House in the Sunflowers, A — Ruth Silvestre

First published 1990.  Alison and Busby paperback, 1992, pp 192, c.62,000 words.

A British family buys a rundown property in rural France as a holiday home.  It has been done before: Peter Mayle’s A Year in Provence springs to mind which was published just a year before this.  Indeed this does have quite a lot in common with that book: the bucolic landscape, the fine food, trouble with builders, etc.  It too is well written and enticing.

Silvestre was a musical actress and her husband an academic.  They seem to have been able to schedule long holidays at Easter and during the summer.  She craved warmth and sun, and modest property in rural France was relatively cheap in the late 1970s.  Eventually they settled on a small, rundown farmhouse in Aquitaine, in the south-west.  They seem to have been lucky in finding a place where the neighbours were congenial and accepting, indeed welcoming of the English second-home owners.  It doesn’t seem to have been long before Silvestre and her family were being invited to meals.  This may well have been due to the family’s apparent extrovert nature and their willingness to take part in the rural life, helping out with harvests, and in employing locals for the restoration of their old house that had previously been unoccupied for seven years.

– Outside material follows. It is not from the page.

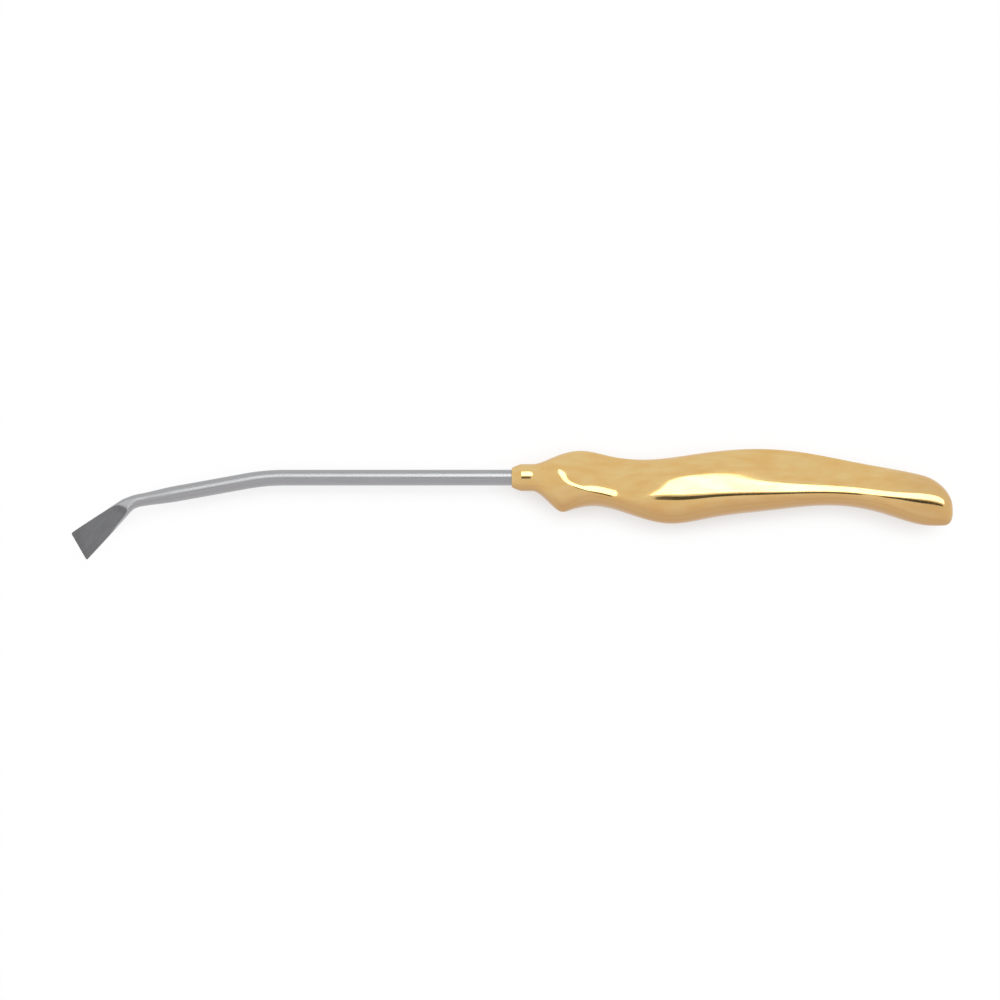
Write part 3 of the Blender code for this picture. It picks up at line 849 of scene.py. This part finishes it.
def satin_steel():
    """Steel drawn lengthwise to a satin finish on the rod, and ground on the blade to a darker grey face,
    partly its finish and partly painted shade for the dark it reflects.
    """
    material, tree, shader = new_metal("satin_steel")
    drawn = noise(tree, stretched(tree, uv_place(tree, "along_and_around"), (0.08, 7.0, 1.0)), 1.0, 4.0, 0.6)
    scored = noise(tree, stretched(tree, uv_place(tree, "over_the_blade"), (0.18, 6.0, 1.0)), 1.0, 4.0, 0.65)
    cut = remap(tree, kept_value(tree, "ground"), BARELY_GROUND, FULLY_GROUND, 0.0, 1.0, smooth=True)
    rod_colour = blend_colours(tree, remap(tree, drawn, 0.35, 0.65, 0.0, 1.0), ROD_DARK, ROD_LIGHT)
    # Partly painted shade: the ground face's grey is far darker than steel, standing in for the dark its
    # flat face reflects
    face_finish_and_shade = blend_colours(tree, remap(tree, scored, 0.3, 0.7, 0.0, 1.0), FACE_FINISH_AND_SHADE_DARK, FACE_FINISH_AND_SHADE_LIGHT)
    tree.links.new(blend_colours(tree, cut, rod_colour, face_finish_and_shade), shader.inputs["Base Color"])
    rod_rough = remap(tree, drawn, 0.35, 0.65, 0.33, 0.42)
    face_rough = remap(tree, scored, 0.3, 0.7, 0.42, 0.52)
    mixed = maths(tree, "ADD", maths(tree, "MULTIPLY", maths(tree, "SUBTRACT", 1.0, cut), rod_rough),
                  maths(tree, "MULTIPLY", cut, face_rough))
    tree.links.new(mixed, shader.inputs["Roughness"])
    grain = tree.nodes.new("ShaderNodeTangent")
    grain.direction_type = "UV_MAP"
    grain.uv_map = "along_and_around"
    tree.links.new(grain.outputs["Tangent"], shader.inputs["Tangent"])
    tree.links.new(remap(tree, cut, 0.0, 1.0, DRAWN_STRETCH, 0.0), shader.inputs["Anisotropic"])
    lengthwise = bump(tree, drawn, DRAWN_LINE_HEIGHT)
    scratches = bump(tree, maths(tree, "MULTIPLY", scored, cut), SCORE_HEIGHT, lengthwise)
    tree.links.new(scratches, shader.inputs["Normal"])
    return material


def solder():
    """Dull silver solder, a little grainy."""
    material, tree, shader = new_metal("silver_solder")
    grain = noise(tree, object_place(tree), 2500.0, 3.0)
    tree.links.new(blend_colours(tree, grain, SOLDER_DARK, SOLDER_LIGHT), shader.inputs["Base Color"])
    tree.links.new(remap(tree, grain, 0.3, 0.7, 0.3, 0.42), shader.inputs["Roughness"])
    return material


def rest_matrix(grip):
    """The turn onto the flank, and the shift that sets the drawn grip where the solid one lies."""
    turn = Matrix.Rotation(-REST_PITCH, 4, "Y") @ Matrix.Rotation(-REST_ROLL, 4, "X")
    corners = np.array([turn @ vertex.co for vertex in grip.data.vertices])
    low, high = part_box("grip")
    shift = (low + high) / 2 - Vector((corners.min(axis=0) + corners.max(axis=0)) / 2)
    return Matrix.Translation(shift) @ turn


def place_pieces(grip, shaft, joint):
    lying = rest_matrix(grip)
    for piece, slot in ((grip, "grip_plating"), (shaft, "steel"), (joint, "steel")):
        piece.data.transform(lying)
        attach(piece, "root")
    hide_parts("grip")
    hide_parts("shaft_and_blade")


def add_camera():
    data = bpy.data.cameras.new("camera")
    data.lens = CAMERA_LENS
    data.sensor_width = CAMERA_SENSOR
    camera = bpy.data.objects.new("camera", data)
    away = Vector((0.0, -math.sin(VIEW_LEAN), math.cos(VIEW_LEAN)))
    camera.location = VIEW_TARGET + away * (VIEW_WIDTH * CAMERA_LENS / CAMERA_SENSOR)
    camera.rotation_euler = (VIEW_LEAN, 0.0, 0.0)
    bpy.context.scene.collection.objects.link(camera)
    bpy.context.scene.camera = camera


def inside_softbox(tree):
    """1 on the softbox's cloth, and 0 outside the quarter ellipses that round its two far corners."""
    place = tree.nodes.new("ShaderNodeSeparateXYZ")
    tree.links.new(tree.nodes.new("ShaderNodeNewGeometry").outputs["Position"], place.inputs["Vector"])
    x = place.outputs["X"]
    near_left = remap(tree, x, SOFTBOX_LEFT, SOFTBOX_LEFT + SOFTBOX_LEFT_ROUNDING, 1.0, 0.0)
    near_right = remap(tree, x, SOFTBOX_RIGHT - SOFTBOX_RIGHT_ROUNDING, SOFTBOX_RIGHT, 0.0, 1.0)
    along = maths(tree, "MAXIMUM", near_left, near_right)
    middle = SOFTBOX_DISTANCE * math.sin(SOFTBOX_ANGLE)
    half = SOFTBOX_HEIGHT / 2 * math.cos(SOFTBOX_ANGLE)
    across = remap(tree, place.outputs["Y"], middle - half, middle + half, 0.0, 1.0)
    reach = maths(tree, "ADD", maths(tree, "POWER", along, 2.0), maths(tree, "POWER", across, 2.0))
    return maths(tree, "LESS_THAN", reach, 1.0)


def add_softbox():
    """One long softbox on the spine's side of the table, which draws the bright band on the metal."""
    width = SOFTBOX_RIGHT - SOFTBOX_LEFT
    data = bpy.data.lights.new("softbox", "AREA")
    data.shape = "RECTANGLE"
    data.size = width
    data.size_y = SOFTBOX_HEIGHT
    data.energy = math.pi * width * SOFTBOX_HEIGHT * SOFTBOX_LEVEL
    data.use_nodes = True
    strength = data.node_tree.nodes["Emission"].inputs["Strength"]
    connect(data.node_tree, strength, inside_softbox(data.node_tree))
    lamp = bpy.data.objects.new("softbox", data)
    up = Vector((0.0, math.sin(SOFTBOX_ANGLE), math.cos(SOFTBOX_ANGLE)))
    lamp.location = up * SOFTBOX_DISTANCE + Vector(((SOFTBOX_LEFT + SOFTBOX_RIGHT) / 2, 0.0, 0.0))
    lamp.rotation_euler = (-SOFTBOX_ANGLE, 0.0, 0.0)
    bpy.context.scene.collection.objects.link(lamp)


def add_tent():
    """A pale tent of even light, a little darker and warmer in front."""
    world = bpy.data.worlds.new("tent")
    world.use_nodes = True
    tree = world.node_tree
    parts = tree.nodes.new("ShaderNodeSeparateXYZ")
    tree.links.new(tree.nodes.new("ShaderNodeTexCoord").outputs["Generated"], parts.inputs["Vector"])
    background = tree.nodes["Background"]
    front = remap(tree, parts.outputs["Y"], 0.0, -0.6, 0.0, 1.0)
    tree.links.new(blend_colours(tree, front, TENT_WHITE, TENT_FRONT), background.inputs["Color"])
    bpy.context.scene.world = world


def add_flag():
    """A dark flag over the camera, for the dark line along the crest of the polished metal."""
    material = bpy.data.materials.new("dark_cloth")
    material.use_nodes = True
    shader = material.node_tree.nodes["Principled BSDF"]
    shader.inputs["Base Color"].default_value = (*CLOTH_GREY, 1.0)
    shader.inputs["Roughness"].default_value = 0.9
    shader.inputs["Specular IOR Level"].default_value = 0.1
    front = [(FLAG_LEFT, FLAG_LEFT_FRONT), (FLAG_RIGHT, FLAG_RIGHT_FRONT)]
    back = [(FLAG_RIGHT, FLAG_BACK), (FLAG_LEFT, FLAG_BACK)]
    mesh = bpy.data.meshes.new("flag")
    mesh.from_pydata([(x, y, FLAG_HEIGHT) for x, y in front + back], [], [(0, 1, 2, 3)])
    mesh.materials.append(material)
    flag = bpy.data.objects.new("flag", mesh)
    flag.visible_camera = False
    bpy.context.scene.collection.objects.link(flag)


def pale_floor():
    """White card, which glows where the camera and the metal see it, but for the shadow close by."""
    material = bpy.data.materials.new("white_card")
    material.use_nodes = True
    tree = material.node_tree
    tree.nodes.clear()
    card = tree.nodes.new("ShaderNodeBsdfDiffuse")
    card.inputs["Color"].default_value = (*CARD_WHITE, 1.0)
    glow = tree.nodes.new("ShaderNodeEmission")
    path = tree.nodes.new("ShaderNodeLightPath")
    seen = maths(tree, "MAXIMUM", path.outputs["Is Camera Ray"], path.outputs["Is Glossy Ray"])
    seen = maths(tree, "MAXIMUM", seen, path.outputs["Is Transmission Ray"])
    blend = tree.nodes.new("ShaderNodeMixShader")
    open_air = tree.nodes.new("ShaderNodeAmbientOcclusion")
    open_air.inputs["Distance"].default_value = SHADOW_REACH
    lift = remap(tree, open_air.outputs["AO"], 0.5, 0.91, 0.50, 0.97)
    connect(tree, blend.inputs["Fac"], maths(tree, "MULTIPLY", seen, lift))
    tree.links.new(card.outputs["BSDF"], blend.inputs[1])
    tree.links.new(glow.outputs["Emission"], blend.inputs[2])
    output = tree.nodes.new("ShaderNodeOutputMaterial")
    tree.links.new(blend.outputs["Shader"], output.inputs["Surface"])
    return material


def add_floor():
    mesh = bpy.data.meshes.new("floor")
    builder = bmesh.new()
    bmesh.ops.create_circle(builder, cap_ends=True, segments=96, radius=FLOOR_RADIUS)
    builder.to_mesh(mesh)
    builder.free()
    mesh.materials.append(pale_floor())
    floor = bpy.data.objects.new("floor", mesh)
    floor.location.z = -FLOOR_DEPTH
    bpy.context.scene.collection.objects.link(floor)


def set_colours():
    bpy.context.scene.view_settings.view_transform = "Standard"


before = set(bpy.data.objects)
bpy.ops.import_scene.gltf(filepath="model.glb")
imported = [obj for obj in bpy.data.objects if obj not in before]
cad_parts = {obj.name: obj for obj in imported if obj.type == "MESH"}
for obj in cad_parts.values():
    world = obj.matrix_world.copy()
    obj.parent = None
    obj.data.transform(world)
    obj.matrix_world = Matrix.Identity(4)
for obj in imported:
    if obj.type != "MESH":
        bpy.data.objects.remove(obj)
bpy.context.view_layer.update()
add_camera()
grip = make_grip(gold_plating())
shaft = make_shaft(satin_steel())
joint = make_solder(solder())
place_pieces(grip, shaft, joint)
add_softbox()
add_tent()
add_flag()
add_floor()
set_colours()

Interestingly, the seller, a farmer, had acquired the house and adjoining land through a traditional local custom.  It had been owned by a widow and her disabled son, and they had run it as a small holding, largely growing their own food.  As those two became old, and as they had no close relatives to look after them, they entered into an agreement with the local farmer.  He would look after them, providing them with a detailed specification of food and wood for burning.  When the two had died, the farmer acquired the property.  What might be called ‘equity release’ these days.  He kept the farm land.

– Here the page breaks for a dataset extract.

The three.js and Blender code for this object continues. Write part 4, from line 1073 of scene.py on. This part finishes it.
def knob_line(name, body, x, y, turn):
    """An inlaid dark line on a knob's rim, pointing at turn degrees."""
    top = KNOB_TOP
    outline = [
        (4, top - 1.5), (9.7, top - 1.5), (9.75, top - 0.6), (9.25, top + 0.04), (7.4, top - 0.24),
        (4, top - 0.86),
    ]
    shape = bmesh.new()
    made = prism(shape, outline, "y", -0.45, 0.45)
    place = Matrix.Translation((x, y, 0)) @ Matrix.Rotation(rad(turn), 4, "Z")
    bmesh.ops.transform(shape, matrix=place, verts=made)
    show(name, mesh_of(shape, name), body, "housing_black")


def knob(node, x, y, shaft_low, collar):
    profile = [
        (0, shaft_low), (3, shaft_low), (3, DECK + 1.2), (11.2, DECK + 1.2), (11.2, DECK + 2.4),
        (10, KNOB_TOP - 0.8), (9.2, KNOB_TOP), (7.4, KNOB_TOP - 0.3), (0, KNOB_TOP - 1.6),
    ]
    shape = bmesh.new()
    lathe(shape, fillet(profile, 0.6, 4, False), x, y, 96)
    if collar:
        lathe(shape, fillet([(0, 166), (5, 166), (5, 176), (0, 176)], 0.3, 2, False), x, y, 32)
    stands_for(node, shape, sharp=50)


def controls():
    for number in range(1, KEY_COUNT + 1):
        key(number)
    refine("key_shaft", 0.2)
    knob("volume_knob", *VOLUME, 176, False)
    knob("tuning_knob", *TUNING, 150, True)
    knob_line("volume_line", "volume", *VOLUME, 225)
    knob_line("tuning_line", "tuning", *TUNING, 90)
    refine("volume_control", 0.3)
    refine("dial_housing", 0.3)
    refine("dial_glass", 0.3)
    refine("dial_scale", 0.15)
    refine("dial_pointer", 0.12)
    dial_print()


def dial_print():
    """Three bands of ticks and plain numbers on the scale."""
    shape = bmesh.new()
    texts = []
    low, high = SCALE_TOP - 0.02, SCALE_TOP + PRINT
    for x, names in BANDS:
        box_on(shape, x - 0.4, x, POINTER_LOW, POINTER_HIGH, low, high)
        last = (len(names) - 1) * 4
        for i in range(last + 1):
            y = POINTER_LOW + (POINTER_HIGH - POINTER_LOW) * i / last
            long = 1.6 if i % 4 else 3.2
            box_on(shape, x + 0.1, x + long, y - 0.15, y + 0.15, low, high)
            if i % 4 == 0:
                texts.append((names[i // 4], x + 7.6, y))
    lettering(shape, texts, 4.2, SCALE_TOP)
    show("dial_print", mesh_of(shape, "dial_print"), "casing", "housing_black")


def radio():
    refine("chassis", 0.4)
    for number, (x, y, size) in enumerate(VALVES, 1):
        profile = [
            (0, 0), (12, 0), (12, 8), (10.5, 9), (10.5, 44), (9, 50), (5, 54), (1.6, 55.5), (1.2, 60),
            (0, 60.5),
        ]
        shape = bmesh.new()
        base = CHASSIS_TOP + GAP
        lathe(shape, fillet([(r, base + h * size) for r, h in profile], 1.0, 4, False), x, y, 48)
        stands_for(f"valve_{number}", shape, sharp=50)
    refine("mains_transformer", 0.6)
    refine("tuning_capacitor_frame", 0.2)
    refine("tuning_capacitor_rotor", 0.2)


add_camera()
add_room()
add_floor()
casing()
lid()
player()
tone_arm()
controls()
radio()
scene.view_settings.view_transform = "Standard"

The book opens with a classic description of a grape harvest in which the Silvestres took part for the first time after they had semi-retired and were able to stay later in the year.  It is a charming scene, un-patronisingly written.  The grapes are hand-cut by a large group of villagers, working as a team, following a time worn system.  We get introduced to some of the characters of the village and local gossip.  The grapes are taken to the local cooperative for processing using modern machinery. 

During the twelve years that are covered in this book, there is substantial change.  The neighbouring farmer is keen on new machinery, aware that the young people have no need to accept the hard labour of traditional farm life.  Sensibly, the farmer changes his crops according to the market.  The sunflowers of the title don’t actually appear until the very end.  The farmer is also astute: when the Silvestres have to have a load of soil dug away from the up-slope side of their house, where it has accumulated and is now causing damp trouble, the farmer has the soil deposited at the top of his large sloping field, which no doubt had lost soil over the years.  It is an arrangement that suits all parties.

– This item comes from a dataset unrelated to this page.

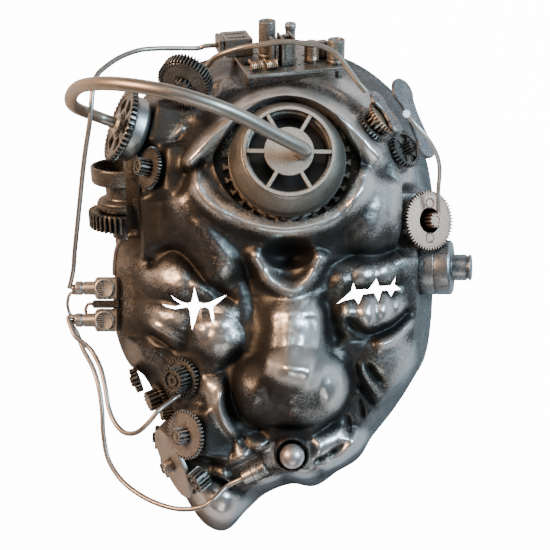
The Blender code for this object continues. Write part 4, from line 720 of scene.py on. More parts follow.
def make_rubbed_group():
    """Rubbed silver over a dark wash with painted shade: an occlusion test darkens hollows and places under
    glued parts towards the wash colour, raised places wear bright, with speckle.
    """
    group, given, result = new_group(
        "rubbed_paint_and_shade",
        [
            ("Wash And Shade", "NodeSocketColor", None), ("Body", "NodeSocketColor", None),
            ("Rubbed", "NodeSocketColor", None),
            ("Standing", "NodeSocketFloat", 0.0), ("Reach", "NodeSocketFloat", 0.004),
            ("Speckle Scale", "NodeSocketFloat", 900.0), ("Wear", "NodeSocketFloat", 0.5),
        ],
        [("Color", "NodeSocketColor"), ("Roughness", "NodeSocketFloat"), ("Height", "NodeSocketFloat")],
    )
    place = group.nodes.new("ShaderNodeTexCoord").outputs["Object"]
    # Painted shade: ambient occlusion darkens creases, recesses and the shell under glued parts towards the
    # wash colour.
    painted_shade_occlusion = group.nodes.new("ShaderNodeAmbientOcclusion")
    painted_shade_occlusion.samples = 8
    group.links.new(given.outputs["Reach"], painted_shade_occlusion.inputs["Distance"])
    speckle = noise_node(group, place, given.outputs["Speckle Scale"], 4.0, 0.7)
    cloud = noise_node(group, place, 110.0, 3.0, 0.6)
    grain = math_node(group, "SUBTRACT", math_node(group, "MULTIPLY", speckle, 2.2), 1.1)
    patch = math_node(group, "SUBTRACT", math_node(group, "MULTIPLY", cloud, 0.7), 0.35)
    uneven = math_node(group, "ADD", grain, patch)
    open_sky = math_node(group, "MULTIPLY", math_node(group, "SUBTRACT", painted_shade_occlusion.outputs["AO"], 0.34), 1.8)
    open_sky = math_node(
        group, "ADD", open_sky, math_node(group, "MULTIPLY", given.outputs["Standing"], 0.22),
    )
    free_of_wash_and_shade = math_node(group, "ADD", open_sky, uneven, clamp=True)
    lifted = math_node(
        group, "ADD", math_node(group, "MULTIPLY", given.outputs["Standing"], 0.34), given.outputs["Wear"],
    )
    lifted = math_node(group, "ADD", lifted, math_node(group, "MULTIPLY", uneven, 1.0))
    lifted = math_node(group, "MULTIPLY", math_node(group, "SUBTRACT", lifted, 0.30), 0.9, clamp=True)
    lifted = math_node(group, "MULTIPLY", lifted, free_of_wash_and_shade)
    # The wash colour here stands partly for the real dark wash and partly for painted shade.
    color = mix_color(group, free_of_wash_and_shade, given.outputs["Wash And Shade"], given.outputs["Body"])
    color = mix_color(group, lifted, color, given.outputs["Rubbed"])
    rough = math_node(group, "SUBTRACT", 0.53, math_node(group, "MULTIPLY", free_of_wash_and_shade, 0.12))
    rough = math_node(group, "SUBTRACT", rough, math_node(group, "MULTIPLY", lifted, 0.10))
    group.links.new(color, result.inputs["Color"])
    group.links.new(rough, result.inputs["Roughness"])
    group.links.new(speckle, result.inputs["Height"])
    return group


RUBBED_PAINT_AND_SHADE = make_rubbed_group()


def rubbed_paint_and_shade(name, wash_and_shade, body, rubbed, metallic, speckle=900.0, wear=0.5, reach=0.004, grain=0.00005,
    standing=None):
    """A metallic paint from the rubbed-paint group, which also paints shade into hollows, with its grain as a
    low bump.
    """
    paint = bpy.data.materials.new(name)
    paint.use_nodes = True
    tree = paint.node_tree
    shader = tree.nodes["Principled BSDF"]
    effect = tree.nodes.new("ShaderNodeGroup")
    effect.node_tree = RUBBED_PAINT_AND_SHADE
    for socket, color in (("Wash And Shade", wash_and_shade), ("Body", body), ("Rubbed", rubbed)):
        effect.inputs[socket].default_value = (*color, 1.0)
    effect.inputs["Speckle Scale"].default_value = speckle
    effect.inputs["Wear"].default_value = wear
    effect.inputs["Reach"].default_value = reach
    if standing:
        layer = tree.nodes.new("ShaderNodeAttribute")
        layer.attribute_name = standing
        tree.links.new(layer.outputs["Fac"], effect.inputs["Standing"])
    relief_bump = tree.nodes.new("ShaderNodeBump")
    relief_bump.inputs["Distance"].default_value = grain
    relief_bump.inputs["Strength"].default_value = 1.0
    tree.links.new(effect.outputs["Height"], relief_bump.inputs["Height"])
    tree.links.new(effect.outputs["Color"], shader.inputs["Base Color"])
    tree.links.new(effect.outputs["Roughness"], shader.inputs["Roughness"])
    tree.links.new(relief_bump.outputs["Normal"], shader.inputs["Normal"])
    shader.inputs["Metallic"].default_value = metallic
    return paint


# The face paint darkens its hollows by the group's occlusion test, which is painted shade.
FACE_PAINT = rubbed_paint_and_shade(
    "face_paint", (0.035, 0.034, 0.032), (0.072, 0.069, 0.062), (0.62, 0.60, 0.56), 0.88,
    speckle=1000.0, wear=0.36, reach=0.006, grain=0.00009, standing="standing",
)

face_mesh = cut_openings(new_mesh("face_shell", *shell_surface()))
store_standing(face_mesh)
face_shell = finish_piece("face_shell", face_mesh, FACE_PAINT, ["mask_shell"], sharp=50.0)


# The eye
# A turned lens cup glued into the socket over a toothed crown ring. Its mouth is closed by a
# six-spoked grille with a round hub, over a flat black disc, and a bent pipe rises from the hub.

GAP = 0.3
LENS_BASE_RADIUS = 25.2
LENS_FRONT_RADIUS = 19.5
LENS_BORE_RADIUS = 18.2
LENS_HEIGHT = 12.0
CROWN_PRONGS = 29
HUB_RADIUS = 10.6
SPOKE_WIDTH = 1.65
SPOKES = 6
PIPE_RADIUS = 2.9


def softened(profile, cut):
    """Each inner corner of a profile becomes three points on a small round of the given size."""
    p = np.asarray(profile, float)
    before, here, after = p[:-2], p[1:-1], p[2:]
    back, on = before - here, after - here
    reach_back = np.linalg.norm(back, axis=1, keepdims=True)
    reach_on = np.linalg.norm(on, axis=1, keepdims=True)
    size = np.minimum(np.minimum(reach_back, reach_on) * 0.45, cut)
    first = here + back / reach_back * size
    last = here + on / reach_on * size
    middle = 0.5 * here + 0.25 * (first + last)
    return np.vstack([p[:1], np.stack([first, middle, last], axis=1).reshape(-1, p.shape[1]), p[-1:]])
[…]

Rural life comes across as a fine mix of holding on to what is best of the old ’systems’, ways of doing things, whether farming or food preparation, and delight in the new labour-saving devices.  There is nostalgia for the ‘autrefois’, olden-days, but acceptance of change.  Twelve years is long enough for witnessing such change, as well as the change in people. The young grow up and become adult, the old grow frail.

Silvestre writes very well, making for easy reading.  There are a few phrases in French, but anything other than the most basic is translated. There some wonderful, mouth-watering descriptions of seven-course meals that seem to have been quite common.  At the end of the book there are a few tips for those who might be thinking of following in their footsteps, although these are likely to be quite dated by now.